Atacam a diminuta comunidade trans, mas são padres, pastores e policiais que mais vão presos por abuso sexual de menores. Há décadas, fabricam pânicos morais contra filmes, videogames, bandas e até brinquedos, mas deixam o discurso incel e a apologia nazista correndo soltos nas redes. Inventam toda sorte de bicho-papão com o propósito de proteger os verdadeiros monstros.
A censura é, invariavelmente, um instrumento da manutenção do poder. Tudo aquilo que não se conforma ao padrão pré-determinado representa um perigo ao domínio dos poderosos. Assim, a arte é perigosa porque nos faz vislumbrar circunstâncias diferentes. Adolescentes puritanos falam em acabar com “cenas de sexo desnecessárias”, mas se esquecem das outras normas do Código Hays.
No início da década de 1930, grupos religiosos impuseram regras aos estúdios de Hollywood para evitar a representação daquilo que considerassem imoral ou indecente. Uma destas regras proibia, por exemplo, relacionamentos românticos entre personagens de raças diferentes. Afinal, era necessário manter a América branca.
O lema Trumpista de “torne a América grande de novo” se refere a isto. Uma América branca, cis e heterossexual, onde homens como ele possam continuar fazendo o que bem entendem sem lidar com consequências. Recentemente, o Wall Street Journal descobriu uma carta de Trump a Jeffrey Epstein, magnata condenado por operar uma rede sexual e “suicidado” na cadeia.

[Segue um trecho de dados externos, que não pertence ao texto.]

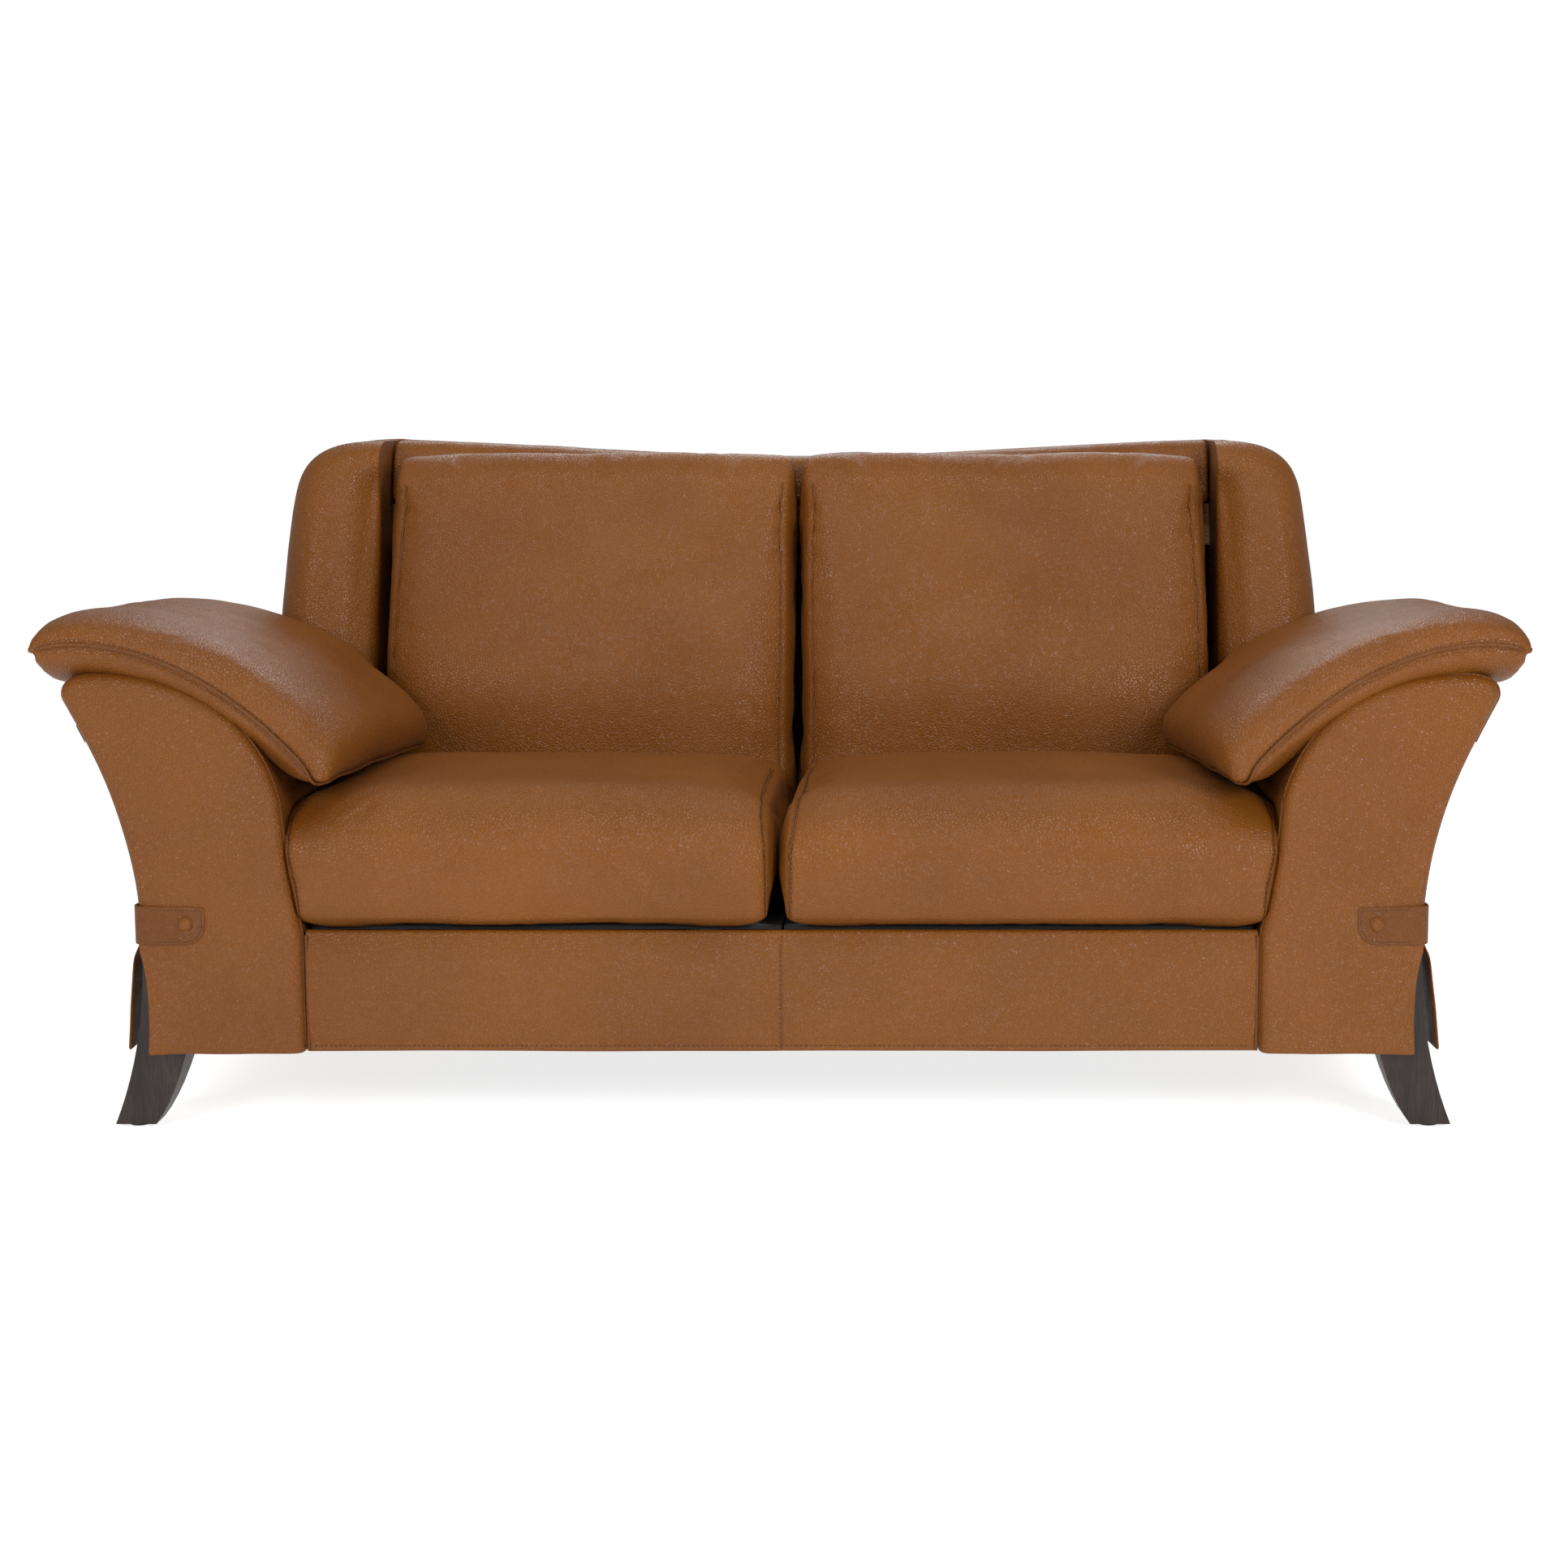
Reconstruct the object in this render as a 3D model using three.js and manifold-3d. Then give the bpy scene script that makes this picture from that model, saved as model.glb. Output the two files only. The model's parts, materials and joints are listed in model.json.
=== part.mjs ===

Na carta, Trump dizia ter muito em comum com Epstein e encerrava dizendo:
“Feliz aniversário – e que cada dia possa ser outro segredo maravilhoso!”
Ao longo dos anos, Trump fez inúmeros comentários com relação ao seu gosto por mulheres mais novas. Se vangloriou, inclusive, de entrar no camarim do concurso de Miss Teen USA para ver as adolescentes peladas. Em outra ocasião, foi gravado dizendo que agarrava as mulheres “pela xoxota”. Mesmo assim, foi eleito. Duas vezes.
Desde que favoreça os amigos bilionários, Trump pode fazer o que quiser. Pode cancelar programas de televisão críticos a ele. Pode impor que a inteligência artificial nunca mencione desinformação ou a mudança climática. Pode, inclusive, ameaçar a soberania de outros países e atacar o pix – para que nós também fiquemos à mercê dos termos impostos pela Mastercard.
E onde estão os grupos anti-trans que dizem defender os direitos das mulheres? Cadê os “gritos coletivos”? Mirando criadores de joguinhos independentes.
“Imoral” é mesmo um conceito muito elástico.